Prior to Sunday’s announcement that Muslim-Brotherhood backed Mohamed Morsi had won Egypt’s presidential election, the Obama administration had expressed no public preference for the outcome. Whether the new government is run by Islamists or military-aligned autocrats, it holds little short-term promise for U.S. interests in the Middle East.

The inability to shape events in an important regional partner — the reluctance even to try, beyond exhorting Egyptians to “do the right thing” — would appear to leave the administration ripe for partisan criticism in a political season when President Obama’s “weakness” in the world has become a Republican mantra.

Meanwhile, GOP presidential candidate Mitt Romney has charged Obama with a lack of leadership on foreign policy issues from Syria to Iran to Russia to the European financial crisis, but neither Romney nor his surrogates have weighed in with a better idea on Egypt.

Even to Republicans, Egypt seems to exemplify the rule that there is only so much a U.S. president can do to run the world.

More than any of the Arab Spring countries, U.S. policy toward Egypt since its revolution began last year has been hemmed in on all sides. The secular democracy the administration once envisioned has not materialized because — as Secretary of State Hillary Rodham Clinton said ruefully last week — the youthful demonstrators who started the revolution “decided they wouldn’t really get involved in politics. ”

Attempts to organize them through aid to nongovernmental organizations backfired, leading to complaints of U.S. interference.

When the Muslim Brotherhood emerged as the only truly organized civilian force, the administration was faced with accepting an outcome that it had hoped to avoid. It has tried to swallow its concerns even as it has warned Islamists that Egypt’s precarious economy is not likely to survive the international isolation that extremism might provoke.

As an Islamic electoral victory appeared certain, Egypt’s generals threatened to renege on their promise to cede the power they have held since the fall of Hosni Mubarak.

In the past two weeks, the military has shut the doors of the newly elected parliament, written new constitutional powers for itself, and delayed revealing the outcome of the presidential vote. On Friday, after results of last weekend’s election were delayed, tens of thousands of Egyptians returned to Cairo’s Tahrir Square to warn of chaos to come.

The Obama administration defended the Egyptian military this year from a Democratic-led attempt in Congress to punish it with an aid cutoff. Now some U.S. lawmakers have renewed the push for punishment. But there is little indication that the generals are listening.

The Egyptian crisis, a former senior U.S. military official said, is a lesson on whether the era of buying relationships with powerful militaries abroad has outlived its usefulness. “What do we mean by a relationship?
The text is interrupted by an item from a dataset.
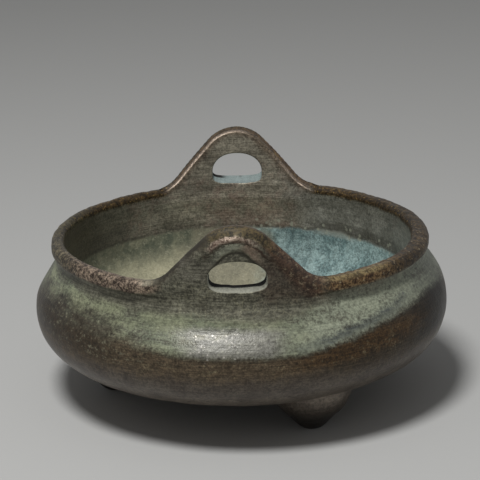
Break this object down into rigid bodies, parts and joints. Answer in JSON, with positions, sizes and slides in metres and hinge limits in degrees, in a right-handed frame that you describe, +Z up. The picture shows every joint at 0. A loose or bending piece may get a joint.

What are the pieces of it? In one sense, we gave them a lot of money,” he said. “That held us together.”

“But I don’t think we, strategically, put the pieces together for these countries in a way that makes a lot of sense,” the former official said, speaking of a series of administrations. “There’s a limited amount we can do. It’s not about their relationship with the outside world,” he said of the Egyptian military. “This is about the future of their people. However they get there, it’s up to them to decide.”

At risk is a bigger prize, at least from the U.S. point of view: the Egypt-Israel peace treaty. Both Congress and the Israelis think the military is “the best bet in preserving the peace treaty,” said Martin Indyk, who twice served as U.S. ambassador to Israel and now heads the Saban Center for Middle East Policy at the Brookings Institution. “The Israelis are saying don’t screw around with this.”

Indyk’s recently published book, “Bending History,” outlines the “inevitable tension between Obama’s soaring rhetoric and desire for fundamental change . . . and his instinct for governing pragmatically.” And he sees Egypt as offering a prime example. Beyond patience, some aid adjustments, and the administration’s near-constant warnings that America and the world are watching, “there isn’t a better idea out there,” he said. “What are we going to do?”

For the moment, there may be no other good options, said Stephen V. Hadley, who served as George W. Bush’s national security adviser and who has been floated as a possible secretary of state in a Romney administration.

“It’s a bit of a conceit that came out of the Vietnam era, that all would be right with the world if only the United States had the right policies,” Hadley said. “Well, I’m sorry. Would that we had that much control. But we don’t.”

Hadley has plenty of bones to pick with Obama on other issues. But revolutions like that in Egypt, which emerged from decades of dictatorship and suppression of dissent, “are long processes,” he said. “This is hard, what the Egyptians are trying to do. Let's give them a break.”

Hadley’s views are identical to those voiced by senior administration officials who spoke on condition of anonymity lest they be seen as trying to interfere.

“The reality is that these processes are, by definition, long-term, generational ones,” one official said. “You can’t measure it by six months, or even a year from now. It’s going to be going on for a long time.”